Every line that includes the word "into" is to be listed.

● ● ● ●

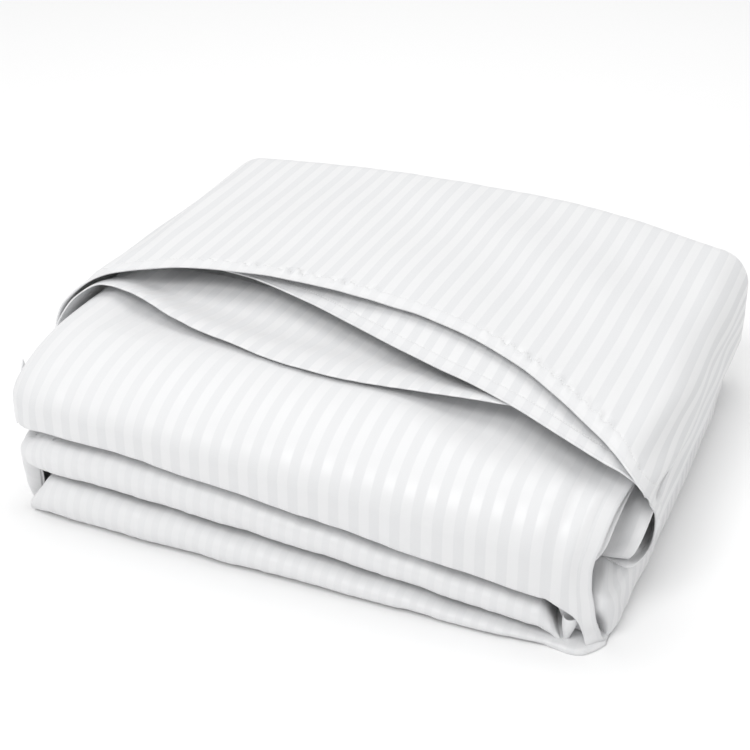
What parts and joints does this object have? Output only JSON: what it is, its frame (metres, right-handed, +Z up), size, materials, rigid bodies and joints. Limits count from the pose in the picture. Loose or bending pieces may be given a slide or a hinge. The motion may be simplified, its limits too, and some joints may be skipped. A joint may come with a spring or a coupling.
{
  "type": "folded duvet cover",
  "caption": "White striped sateen duvet cover folded into a back-and-forth stack, its hemmed mouth open across the top.",
  "frame": {"origin": "middle of the underside, seen from above the middle of the whole folded stack", "axes": "+X across the width towards the open side, +Y from the front folds to the back, +Z up"},
  "size_m": [0.641, 0.591, 0.192],
  "materials": {
    "cover_sateen": "white cotton sateen with 10 mm tone-on-tone satin stripes, soft sheen",
    "panel_sateen": "white cotton sateen with 10 mm tone-on-tone satin stripes and a stitched hem, soft sheen"
  },
  "bodies": {
    "root": {"folded_cover": "cover_sateen", "top_panel": "panel_sateen", "under_panel": "panel_sateen", "lower_lip": "panel_sateen"}
  },
  "joints": []
}
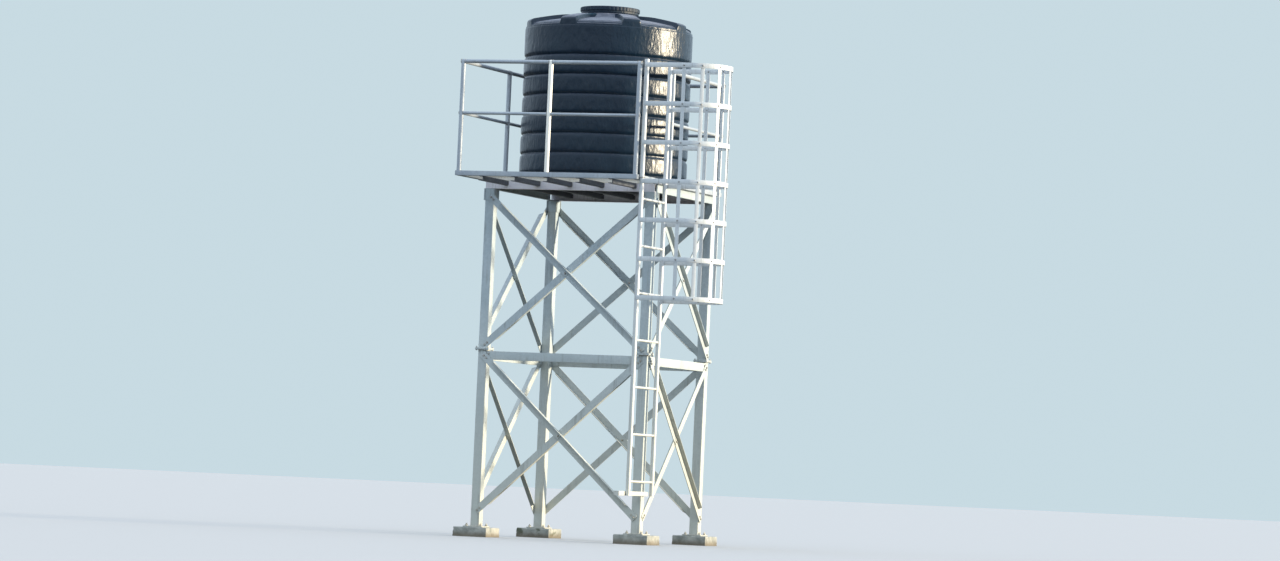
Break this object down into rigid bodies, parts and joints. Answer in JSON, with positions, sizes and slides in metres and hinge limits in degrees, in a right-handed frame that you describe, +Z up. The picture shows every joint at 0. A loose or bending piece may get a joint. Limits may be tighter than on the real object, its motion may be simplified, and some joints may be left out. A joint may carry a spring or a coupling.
{
  "type": "water tower",
  "caption": "Elevated water tower: ribbed plastic tank on a railed steel platform over four braced legs, with a caged ladder.",
  "frame": {"origin": "on the ground under the middle of the whole extent; the tower's own axis is at x = -0.369 m, y = 0.340 m", "axes": "+Z up, -Y out of the front with the walkway, +X towards the ladder and its cage"},
  "size_m": [2.919, 2.86, 5.71],
  "materials": {
    "concrete": "rough cast concrete",
    "steel_frame": "weathered light grey, satin",
    "steel_deck": "weathered light grey, satin",
    "steel_rail": "weathered off-white, satin",
    "tank_plastic": "black moulded plastic, semi-gloss"
  },
  "bodies": {
    "tower": {"footing_front_left": "concrete", "footing_front_right": "concrete", "footing_back_left": "concrete", "footing_back_right": "concrete", "leg_front_left": "steel_frame", "leg_front_right": "steel_frame", "leg_back_left": "steel_frame", "leg_back_right": "steel_frame", "belt_front": "steel_frame", "belt_right": "steel_frame", "belt_back": "steel_frame", "belt_left": "steel_frame", "brace_front_lower_inner": "steel_frame", "brace_front_lower_outer": "steel_frame", "brace_front_upper_inner": "steel_frame", "brace_front_upper_outer": "steel_frame", "brace_right_lower_inner": "steel_frame", "brace_right_lower_outer": "steel_frame", "brace_right_upper_inner": "steel_frame", "brace_right_upper_outer": "steel_frame", "brace_back_lower_inner": "steel_frame", "brace_back_lower_outer": "steel_frame", "brace_back_upper_inner": "steel_frame", "brace_back_upper_outer": "steel_frame", "brace_left_lower_inner": "steel_frame", "brace_left_lower_outer": "steel_frame", "brace_left_upper_inner": "steel_frame", "brace_left_upper_outer": "steel_frame", "main_beam_left": "steel_frame", "main_beam_right": "steel_frame", "platform_frame": "steel_frame", "deck_plate": "steel_deck", "walkway_grating": "steel_deck", "guard_rail_front": "steel_rail", "guard_rail_back": "steel_rail", "guard_rail_left": "steel_rail", "guard_rail_right": "steel_rail", "ladder": "steel_rail", "ladder_foot_bracket": "steel_frame", "ladder_cage": "steel_rail", "tank_bottom": "tank_plastic", "tank_wall": "tank_plastic", "tank_roof": "tank_plastic"},
    "lid": {"manhole_lid": "tank_plastic"}
  },
  "joints": [
    {"name": "manhole_lid_lift", "type": "slide", "parent": "tower", "child": "lid", "axis": [0, 0, 1], "range_m": [0, 0.3]}
  ]
}
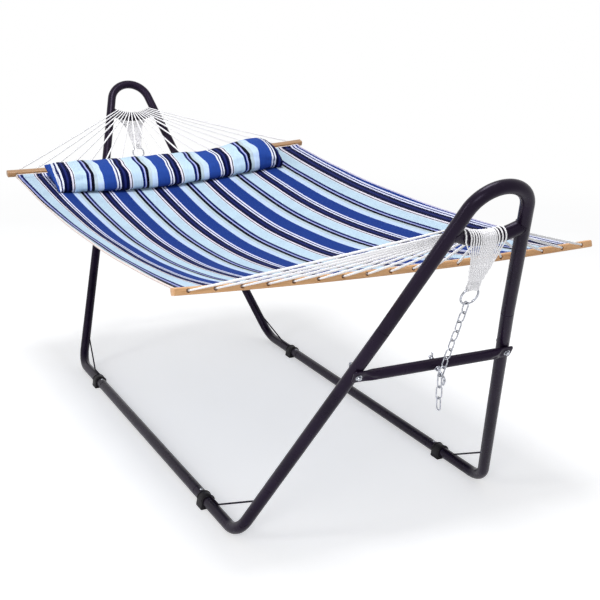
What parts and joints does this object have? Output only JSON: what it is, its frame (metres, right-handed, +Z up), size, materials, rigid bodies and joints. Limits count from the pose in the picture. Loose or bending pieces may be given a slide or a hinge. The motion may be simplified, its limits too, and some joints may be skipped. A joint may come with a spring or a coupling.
{
  "type": "hammock on stand",
  "caption": "Striped padded hammock bed between wooden spreader bars, hung by fanned ropes from a bolted tubular steel floor stand with adjusting chains at both ends, and a loose long pillow.",
  "frame": {"origin": "on the floor, under the middle of the stand", "axes": "+X along the length towards the foot end, -X towards the pillow, +Y across the width, +Z up"},
  "size_m": [3.0618, 1.397, 1.1909],
  "materials": {
    "steel_black": "satin black powder coat",
    "plastic_black": "moulded, matt",
    "zinc": "zinc plated",
    "wood": "varnished, warm light brown",
    "rope": "white twisted rope",
    "bed_cloth": "smooth padded cloth, striped royal blue, navy, pale aqua and white along the length",
    "pillow_cloth": "the same striped cloth, filled"
  },
  "bodies": {
    "stand": {"end_loop_foot": "steel_black", "rope_saddle_foot": "steel_black", "cross_brace_foot": "steel_black", "corner_tube_foot_near": "steel_black", "clamp_foot_foot_near": "plastic_black", "corner_rod_foot_near": "steel_black", "brace_bolt_foot_near": "zinc", "corner_tube_foot_far": "steel_black", "clamp_foot_foot_far": "plastic_black", "corner_rod_foot_far": "steel_black", "brace_bolt_foot_far": "zinc", "hook_bolt_foot": "zinc", "wing_nut_foot": "zinc", "ring_foot": "zinc", "rope_clew_foot": "rope", "chain_link_foot_1": "zinc", "chain_link_foot_2": "zinc", "chain_link_foot_3": "zinc", "chain_link_foot_4": "zinc", "chain_link_foot_5": "zinc", "chain_link_foot_6": "zinc", "chain_link_foot_7": "zinc", "chain_link_foot_8": "zinc", "chain_link_foot_9": "zinc", "end_loop_head": "steel_black", "rope_saddle_head": "steel_black", "cross_brace_head": "steel_black", "corner_tube_head_near": "steel_black", "clamp_foot_head_near": "plastic_black", "corner_rod_head_near": "steel_black", "brace_bolt_head_near": "zinc", "corner_tube_head_far": "steel_black", "clamp_foot_head_far": "plastic_black", "corner_rod_head_far": "steel_black", "brace_bolt_head_far": "zinc", "hook_bolt_head": "zinc", "wing_nut_head": "zinc", "ring_head": "zinc", "rope_clew_head": "rope", "chain_link_head_1": "zinc", "chain_link_head_2": "zinc", "chain_link_head_3": "zinc", "chain_link_head_4": "zinc", "chain_link_head_5": "zinc", "chain_link_head_6": "zinc", "chain_link_head_7": "zinc", "chain_link_head_8": "zinc", "chain_link_head_9": "zinc", "ground_rail_near": "steel_black", "ground_rail_far": "steel_black"},
    "bed": {"fabric_bed": "bed_cloth", "spreader_bar_foot": "wood", "rope_fan_foot": "rope", "spreader_bar_head": "wood", "rope_fan_head": "rope"},
    "pillow": {"pillow": "pillow_cloth"},
    "chain_tail_foot": {"chain_link_foot_10": "zinc", "chain_link_foot_11": "zinc"},
    "chain_tail_head": {"chain_link_head_10": "zinc", "chain_link_head_11": "zinc"}
  },
  "joints": [
    {"name": "bed_sway", "type": "hinge", "parent": "stand", "child": "bed", "pos_m": [0, 0, 1.045], "axis": [1, 0, 0], "range_deg": [-15, 15]},
    {"name": "pillow_lift", "type": "slide", "parent": "bed", "child": "pillow", "axis": [0, 0, 1], "range_m": [0, 0.15]},
    {"name": "chain_tail_foot_swing", "type": "hinge", "parent": "stand", "child": "chain_tail_foot", "pos_m": [1.25853, 0, 0.56151], "axis": [1, 0, 0], "range_deg": [-60, 60]},
    {"name": "chain_tail_head_swing", "type": "hinge", "parent": "stand", "child": "chain_tail_head", "pos_m": [-1.25853, 0, 0.56151], "axis": [1, 0, 0], "range_deg": [-60, 60]}
  ]
}
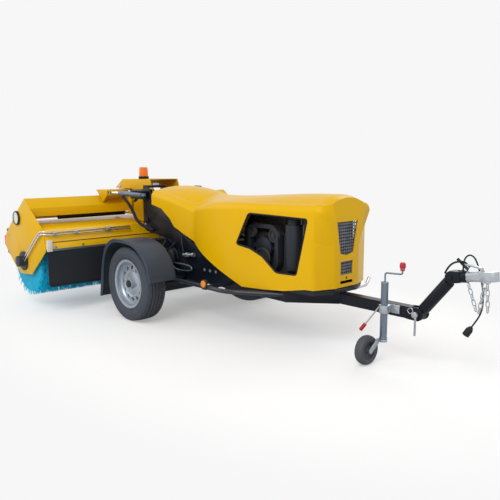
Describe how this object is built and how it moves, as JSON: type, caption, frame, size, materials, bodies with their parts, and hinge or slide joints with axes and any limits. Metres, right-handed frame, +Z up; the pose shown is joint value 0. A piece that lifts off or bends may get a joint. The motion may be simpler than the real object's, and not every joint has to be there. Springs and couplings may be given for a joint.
{
  "type": "trailer-mounted sweeper",
  "caption": "Towed road sweeper with its own engine under a tilting bonnet and a transverse roller brush in a hood on a lift arm behind the axle.",
  "frame": {"origin": "on the ground below the middle of the machine's length and width", "axes": "+X towards the coupling, +Y to the left of travel, +Z up"},
  "size_m": [4.3872, 2.45, 1.276],
  "materials": {
    "black_steel": "satin",
    "body_paint": "gloss",
    "zinc": "satin",
    "rod_chrome": "polished",
    "wheel_rim": "satin",
    "tyre": "matt",
    "rubber": "matt",
    "black_plastic": "matt",
    "bonnet_moulding": "gloss",
    "engine": "matt",
    "smoked_pane": "gloss",
    "amber_lens": "gloss",
    "reflector": "gloss",
    "lamp": "gloss",
    "bristle": "matt"
  },
  "bodies": {
    "chassis": {"axle": "black_steel", "rail_right": "black_steel", "rail_left": "black_steel", "cross_members": "black_steel", "drawbar": "black_steel", "lock_handle": "zinc", "jockey_clamp": "zinc", "jockey_tube": "zinc", "mudguard_right": "black_plastic", "mudguard_left": "black_plastic", "mudguard_stays": "black_steel", "guard_rails": "black_steel", "side_reflectors": "reflector", "belly_pan": "black_plastic", "front_bumper": "black_plastic", "engine_block": "engine", "fan_cowl": "black_plastic", "air_filter": "black_plastic", "radiator": "engine", "side_tanks": "black_plastic", "exhaust_end": "rod_chrome", "tower_plate_right": "black_steel", "tower_plate_left": "black_steel", "tower_pins": "black_steel"},
    "wheel_right": {"tyre_right": "tyre", "rim_right": "wheel_rim"},
    "wheel_left": {"tyre_left": "tyre", "rim_left": "wheel_rim"},
    "drawbar_link": {"drawbar_link": "black_steel"},
    "coupling": {"head_tube": "black_steel", "coupling": "zinc", "coupling_lever": "zinc", "safety_chains": "zinc", "lead": "rubber", "plug": "rubber"},
    "jockey_leg": {"jockey_leg": "zinc"},
    "jockey_fork": {"jockey_fork": "zinc"},
    "jockey_wheel": {"jockey_wheel": "rubber"},
    "bonnet": {"bonnet": "bonnet_moulding", "side_panes": "smoked_pane", "grilles": "black_plastic"},
    "lift_arm": {"lift_arm": "body_paint", "ram_lug": "black_steel", "beacon_base": "black_steel", "beacon_lens": "amber_lens"},
    "slew_ram_barrel": {"slew_ram_barrel": "black_steel"},
    "slew_ram_rod": {"slew_ram_rod": "rod_chrome"},
    "lift_ram_barrel": {"lift_ram_barrel": "black_steel"},
    "lift_ram_rod": {"lift_ram_rod": "rod_chrome"},
    "carriage": {"carriage": "body_paint"},
    "hood": {"hood_beam": "body_paint", "end_plates": "body_paint", "brush_cover": "body_paint", "front_flap": "rubber", "hood_lamps": "lamp", "brush_motor": "black_plastic", "brush_bearing": "black_plastic", "shift_rod": "rod_chrome"},
    "brush": {"brush_reel": "bristle"}
  },
  "joints": [
    {"name": "wheel_right_spin", "type": "hinge", "parent": "chassis", "child": "wheel_right", "pos_m": [-0.635, -0.672, 0.318], "axis": [0, 1, 0], "continuous": true},
    {"name": "wheel_left_spin", "type": "hinge", "parent": "chassis", "child": "wheel_left", "pos_m": [-0.635, 0.672, 0.318], "axis": [0, 1, 0], "continuous": true},
    {"name": "drawbar_height", "type": "hinge", "parent": "chassis", "child": "drawbar_link", "pos_m": [1.682, 0, 0.372], "axis": [0, -1, 0], "range_deg": [-35, 20]},
    {"name": "coupling_level", "type": "hinge", "parent": "drawbar_link", "child": "coupling", "pos_m": [1.903, 0, 0.647], "axis": [0, -1, 0], "range_deg": [-20, 35]},
    {"name": "jockey_height", "type": "slide", "parent": "chassis", "child": "jockey_leg", "axis": [0, 0, -1], "range_m": [0, 0.15]},
    {"name": "jockey_swivel", "type": "hinge", "parent": "jockey_leg", "child": "jockey_fork", "pos_m": [1.47, -0.092, 0.165], "axis": [0, 0, 1], "continuous": true},
    {"name": "jockey_wheel_spin", "type": "hinge", "parent": "jockey_fork", "child": "jockey_wheel", "pos_m": [1.398, -0.177, 0.1], "axis": [1, 0, 0], "continuous": true},
    {"name": "bonnet_tilt", "type": "hinge", "parent": "chassis", "child": "bonnet", "pos_m": [1.063, 0, 0.458], "axis": [0, 1, 0], "range_deg": [0, 45]},
    {"name": "arm_lift", "type": "hinge", "parent": "chassis", "child": "lift_arm", "pos_m": [-0.995, 0, 0.8], "axis": [0, 1, 0], "range_deg": [-8.4, 6]},
    {"name": "carriage_slew", "type": "hinge", "parent": "lift_arm", "child": "carriage", "pos_m": [-1.661, 0, 1.06], "axis": [0, 0, 1], "range_deg": [-9, 9]},
    {"name": "hood_shift", "type": "slide", "parent": "carriage", "child": "hood", "axis": [0, 1, 0], "range_m": [-0.35, 0.15]},
    {"name": "brush_spin", "type": "hinge", "parent": "hood", "child": "brush", "pos_m": [-1.725, 0, 0.43], "axis": [0, 1, 0], "continuous": true},
    {"name": "slew_ram_swing", "type": "hinge", "parent": "lift_arm", "child": "slew_ram_barrel", "pos_m": [-0.977, -0.355, 1.035], "axis": [0, 0, 1], "range_deg": [-6, 6]},
    {"name": "slew_ram_stroke", "type": "slide", "parent": "slew_ram_barrel", "child": "slew_ram_rod", "axis": [-0.9963, -0.0857, 0], "range_m": [-0.08, 0.08]},
    {"name": "lift_ram_swing", "type": "hinge", "parent": "chassis", "child": "lift_ram_barrel", "pos_m": [-0.713, 0, 0.534], "axis": [0, 1, 0], "range_deg": [-5, 5]},
    {"name": "lift_ram_stroke", "type": "slide", "parent": "lift_ram_barrel", "child": "lift_ram_rod", "axis": [-0.8977, 0, 0.4406], "range_m": [-0.03, 0.03]}
  ],
  "couplings": [
    {"joint": "slew_ram_swing", "follows": "carriage_slew", "ratio": -0.2462},
    {"joint": "slew_ram_stroke", "follows": "carriage_slew", "m_per_rad": -0.4103},
    {"joint": "lift_ram_swing", "follows": "arm_lift", "ratio": 0.3851},
    {"joint": "lift_ram_stroke", "follows": "arm_lift", "m_per_rad": 0.1188}
  ]
}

● ● ● ●

Correct response:
  "caption": "White striped sateen duvet cover folded into a back-and-forth stack, its hemmed mouth open across the top.",
Break this object down into rigid bodies, parts and joints. Answer in JSON, with positions, sizes and slides in metres and hinge limits in degrees, in a right-handed frame that you describe, +Z up. The picture shows every joint at 0. A loose or bending piece may get a joint. Limits may be tighter than on the real object, its motion may be simplified, and some joints may be left out. A joint may carry a spring or a coupling.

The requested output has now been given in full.